_Recorded data_
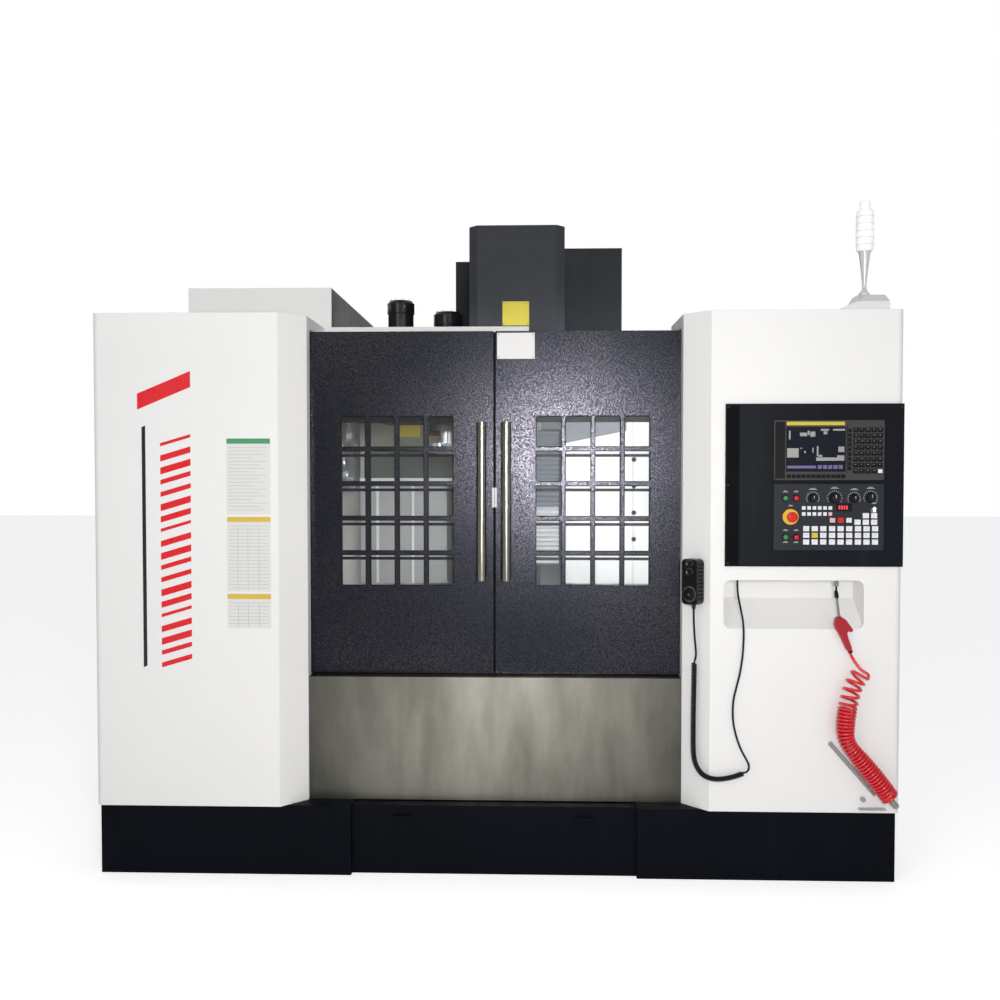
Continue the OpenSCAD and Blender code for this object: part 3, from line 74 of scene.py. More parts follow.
class Graph:
    """A material's node tree with the few helpers that the looks need."""

    def __init__(self, name):
        self.material = bpy.data.materials.new(name)
        self.material.use_nodes = True
        self.tree = self.material.node_tree
        self.shader = self.tree.nodes["Principled BSDF"]
        self.coords = self.tree.nodes.new("ShaderNodeTexCoord").outputs["Object"]

    def node(self, kind, links=(), **values):
        made = self.tree.nodes.new(kind)
        for key, value in values.items():
            if key in made.inputs:
                made.inputs[key].default_value = value
            else:
                setattr(made, key, value)
        for socket, source in links:
            self.tree.links.new(source, made.inputs[socket])
        return made

    def stretched(self, scale):
        return self.node("ShaderNodeMapping", [("Vector", self.coords)], Scale=scale).outputs["Vector"]

    def noise(self, scale, detail=3.0, vector=None, rough=0.5):
        made = self.node("ShaderNodeTexNoise", [("Vector", vector or self.coords)],
                         Scale=scale, Detail=detail, Roughness=rough)
        return made.outputs["Fac"]

    def remap(self, value, low, high, to_low, to_high):
        made = self.node("ShaderNodeMapRange", [("Value", value)])
        made.inputs["From Min"].default_value = low
        made.inputs["From Max"].default_value = high
        made.inputs["To Min"].default_value = to_low
        made.inputs["To Max"].default_value = to_high
        return made.outputs["Result"]

    def mix(self, factor, first, second):
        made = self.node("ShaderNodeMix", data_type="RGBA")
        self.tree.links.new(factor, made.inputs["Factor"])
        for socket, value in ((6, first), (7, second)):
            if isinstance(value, (tuple, list)):
                made.inputs[socket].default_value = (*value[:3], 1.0)
            else:
                self.tree.links.new(value, made.inputs[socket])
        return made.outputs[2]

    def bump(self, height, depth, normal=None):
        links = [("Height", height)] + ([("Normal", normal)] if normal else [])
        return self.node("ShaderNodeBump", links, Distance=depth, Strength=1.0).outputs["Normal"]

    def soft_edges(self, radius):
        return self.node("ShaderNodeBevel", samples=4, Radius=radius).outputs["Normal"]

    def link(self, output, socket):
        self.tree.links.new(output, self.shader.inputs[socket])

    def put(self, **values):
        for key, value in values.items():
            self.shader.inputs[key.replace("_", " ")].default_value = value


def shade(colour, factor):
    return tuple(min(1.0, c * factor) for c in colour[:3])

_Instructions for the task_
Everything from the first line of the data through the line containing "material's node tree" should be echoed exactly. Add nothing.

_Finished task_
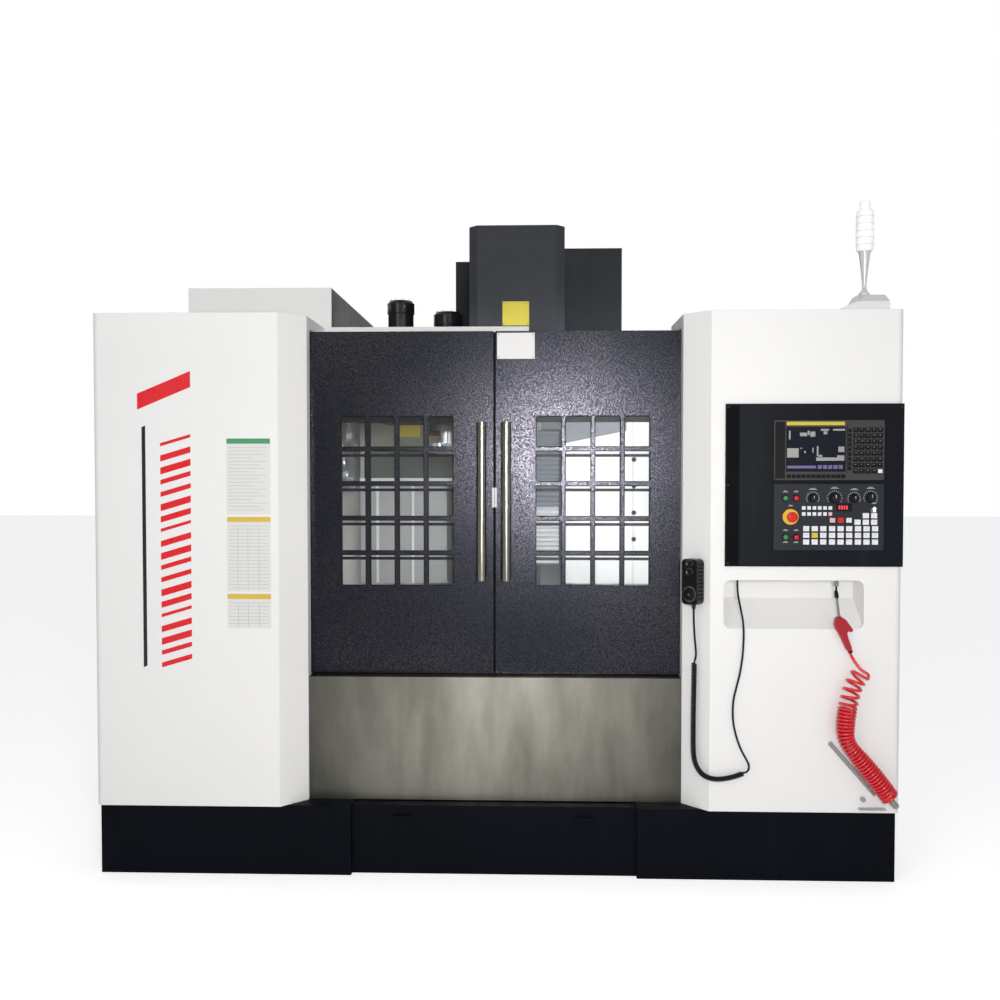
Continue the OpenSCAD and Blender code for this object: part 3, from line 74 of scene.py. More parts follow.
class Graph:
    """A material's node tree with the few helpers that the looks need."""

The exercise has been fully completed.